• Work to do:
In the data below, find every line with the string "handed" and pull it out.
══ Given records ══
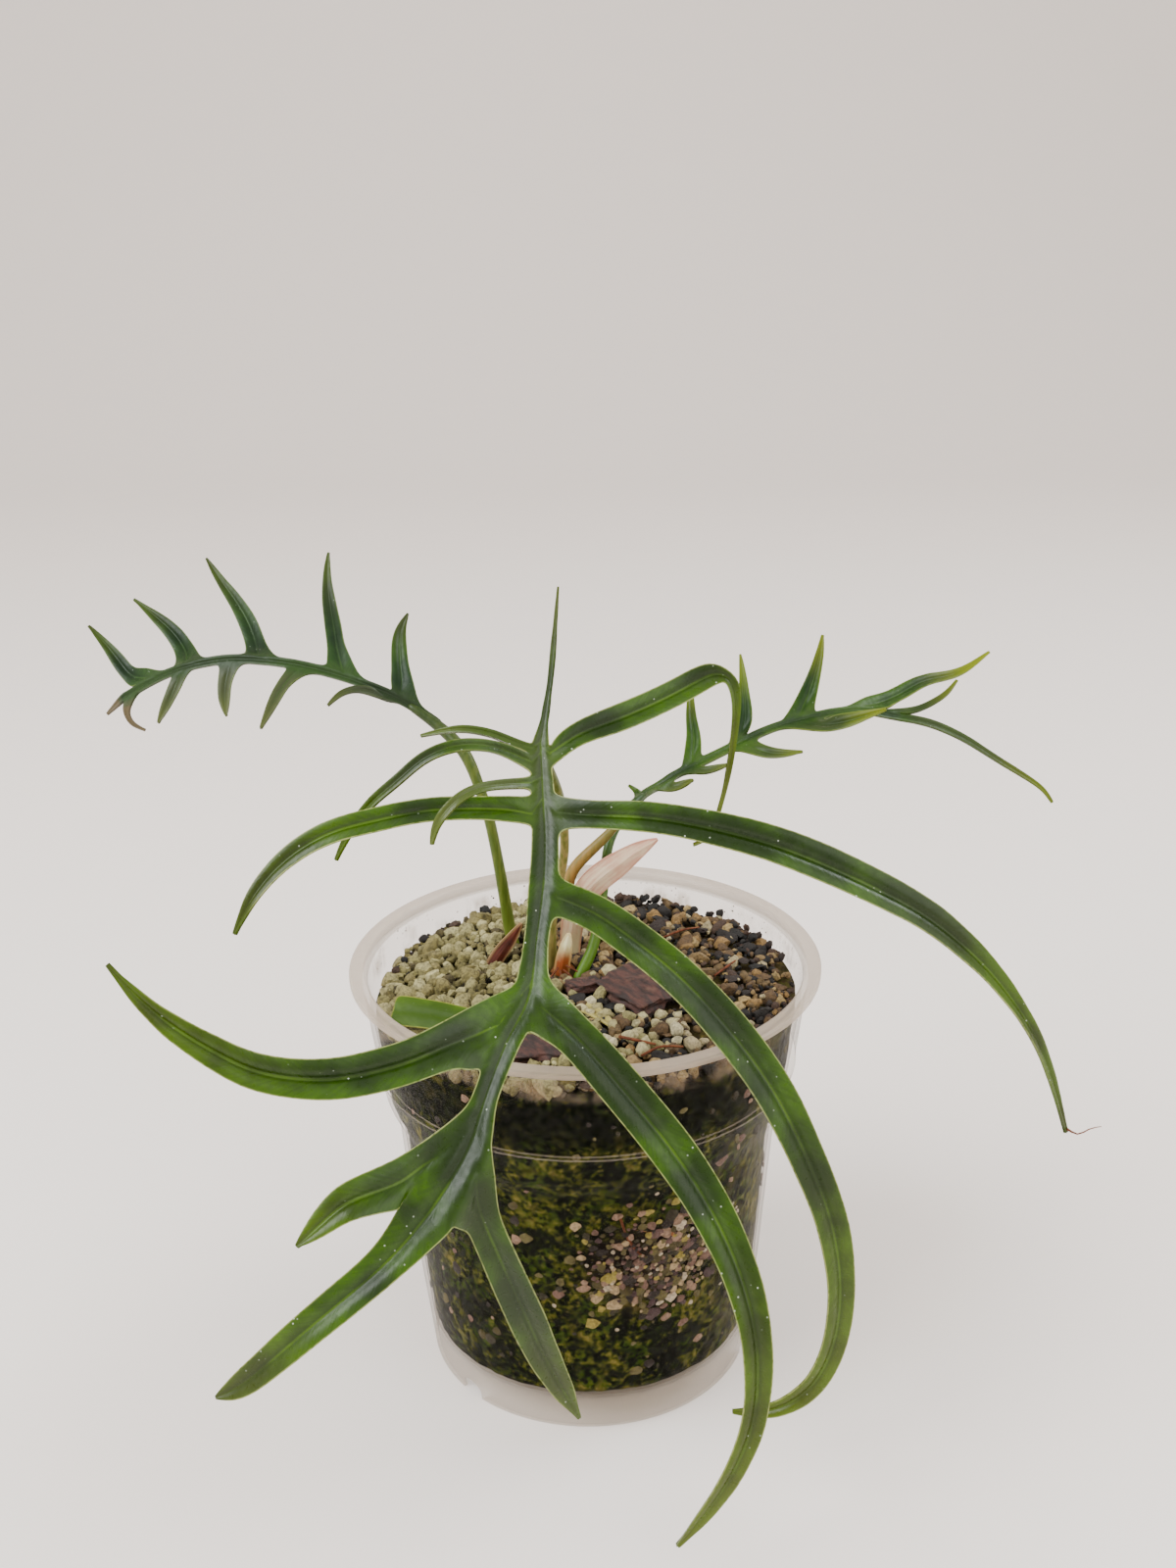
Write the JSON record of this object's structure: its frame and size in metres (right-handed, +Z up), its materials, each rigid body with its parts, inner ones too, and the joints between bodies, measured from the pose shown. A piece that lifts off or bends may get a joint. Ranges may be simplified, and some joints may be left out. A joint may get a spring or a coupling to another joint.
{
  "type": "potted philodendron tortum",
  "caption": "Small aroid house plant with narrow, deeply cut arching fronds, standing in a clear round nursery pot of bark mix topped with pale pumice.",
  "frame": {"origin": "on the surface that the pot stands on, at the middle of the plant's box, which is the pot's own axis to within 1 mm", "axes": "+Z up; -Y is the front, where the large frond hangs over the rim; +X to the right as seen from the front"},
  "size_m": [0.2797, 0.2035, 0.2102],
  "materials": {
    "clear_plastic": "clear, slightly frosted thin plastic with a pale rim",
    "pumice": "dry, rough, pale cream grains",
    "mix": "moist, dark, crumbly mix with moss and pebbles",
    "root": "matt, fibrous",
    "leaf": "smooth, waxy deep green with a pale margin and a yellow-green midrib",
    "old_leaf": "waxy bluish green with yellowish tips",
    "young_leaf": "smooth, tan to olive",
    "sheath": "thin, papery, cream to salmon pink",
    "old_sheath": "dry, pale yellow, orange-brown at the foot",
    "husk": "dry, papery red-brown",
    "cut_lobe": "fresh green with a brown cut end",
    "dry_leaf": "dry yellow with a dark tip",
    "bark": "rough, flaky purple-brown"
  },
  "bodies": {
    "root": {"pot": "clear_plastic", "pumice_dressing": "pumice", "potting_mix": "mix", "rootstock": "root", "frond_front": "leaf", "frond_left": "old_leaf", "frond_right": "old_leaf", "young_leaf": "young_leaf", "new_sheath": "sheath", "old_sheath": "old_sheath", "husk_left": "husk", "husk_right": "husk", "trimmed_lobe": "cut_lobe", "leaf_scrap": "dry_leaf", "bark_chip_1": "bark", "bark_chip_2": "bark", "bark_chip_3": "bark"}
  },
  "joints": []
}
═══
══ Given records ══
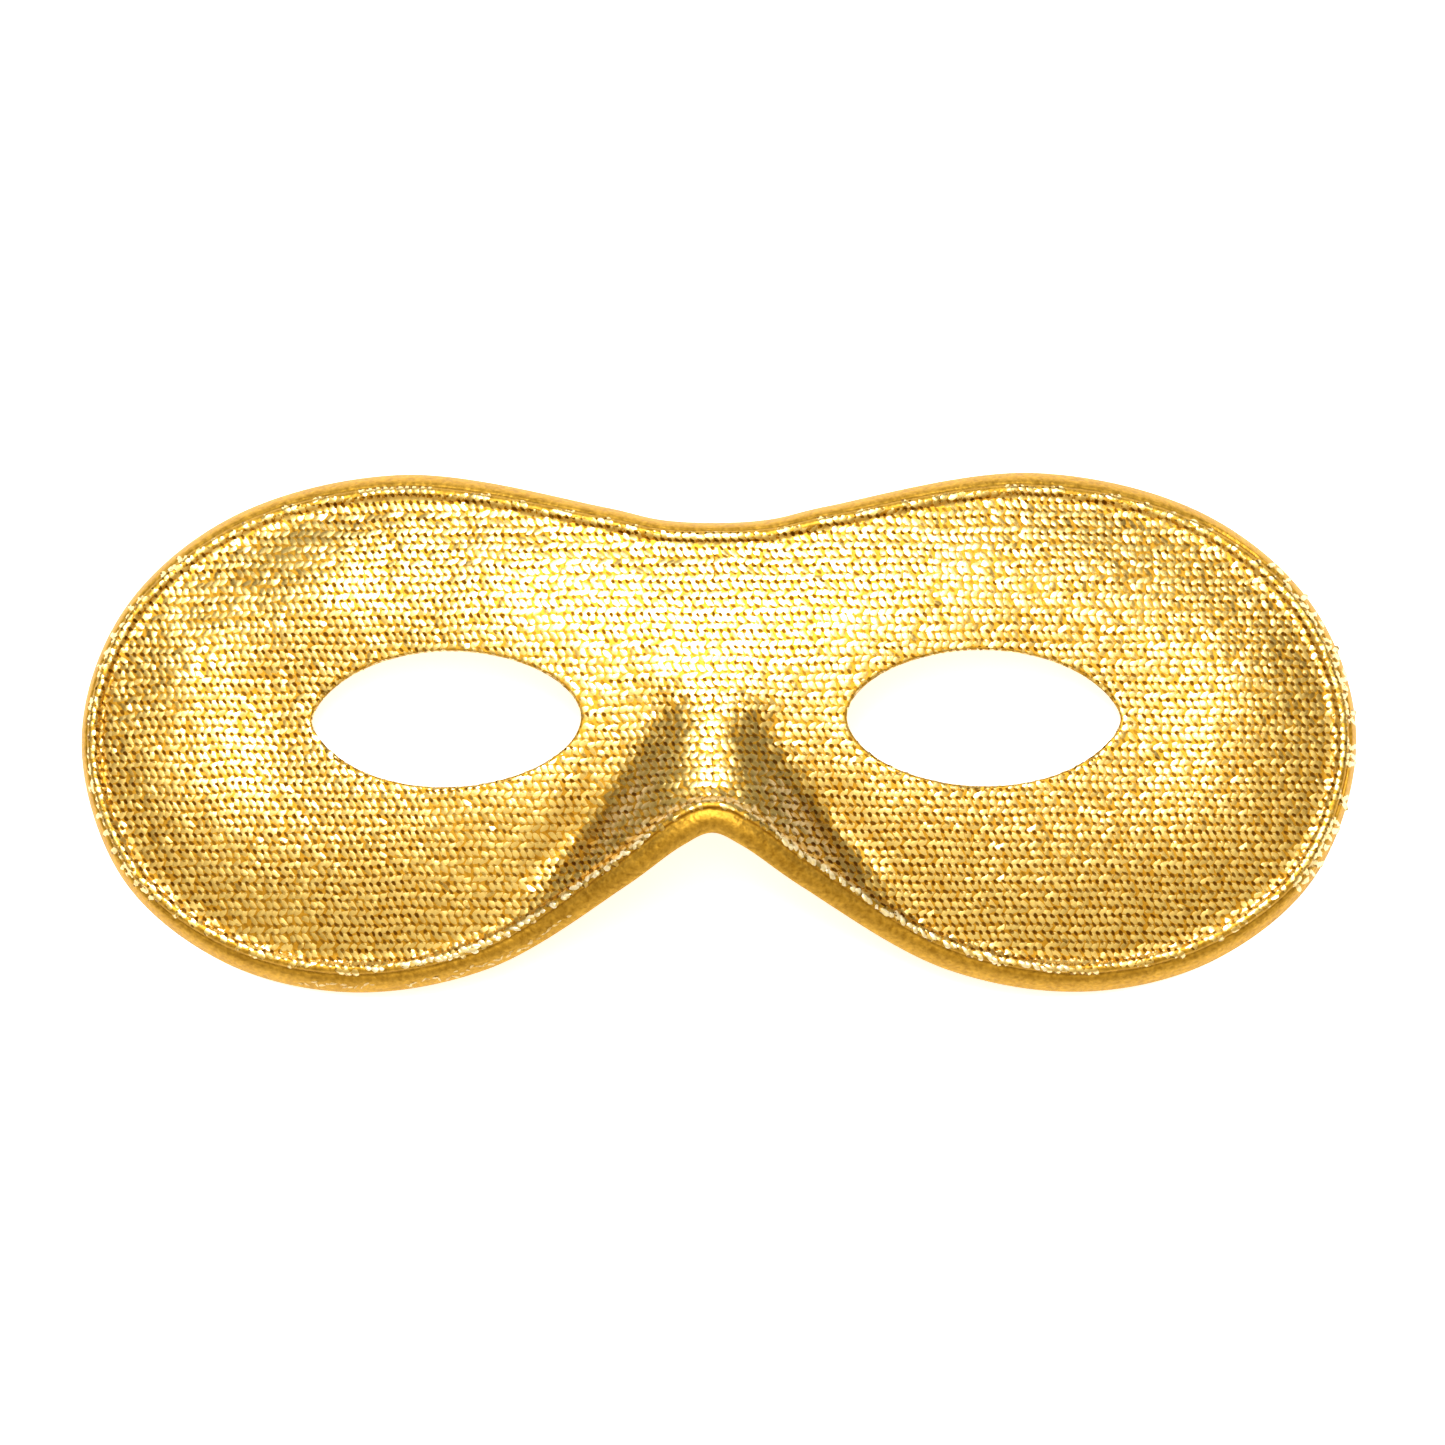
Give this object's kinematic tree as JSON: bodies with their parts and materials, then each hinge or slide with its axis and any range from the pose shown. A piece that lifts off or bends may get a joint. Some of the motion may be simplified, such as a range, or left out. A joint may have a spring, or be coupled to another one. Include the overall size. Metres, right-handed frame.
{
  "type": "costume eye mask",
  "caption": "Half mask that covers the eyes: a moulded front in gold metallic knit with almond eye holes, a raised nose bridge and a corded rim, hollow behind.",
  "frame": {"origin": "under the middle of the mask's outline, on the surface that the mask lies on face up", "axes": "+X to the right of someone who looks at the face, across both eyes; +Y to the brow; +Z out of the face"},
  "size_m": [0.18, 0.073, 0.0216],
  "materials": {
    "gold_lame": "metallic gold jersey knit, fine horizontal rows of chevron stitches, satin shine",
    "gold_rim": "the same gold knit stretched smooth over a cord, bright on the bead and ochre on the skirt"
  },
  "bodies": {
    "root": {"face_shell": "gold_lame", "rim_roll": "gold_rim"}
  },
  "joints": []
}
═══
• Final result:
Write the JSON record of this object's structure: its frame and size in metres (right-handed, +Z up), its materials, each rigid body with its parts, inner ones too, and the joints between bodies, measured from the pose shown. A piece that lifts off or bends may get a joint. Ranges may be simplified, and some joints may be left out. A joint may get a spring or a coupling to another joint.
Give this object's kinematic tree as JSON: bodies with their parts and materials, then each hinge or slide with its axis and any range from the pose shown. A piece that lifts off or bends may get a joint. Some of the motion may be simplified, such as a range, or left out. A joint may have a spring, or be coupled to another one. Include the overall size. Metres, right-handed frame.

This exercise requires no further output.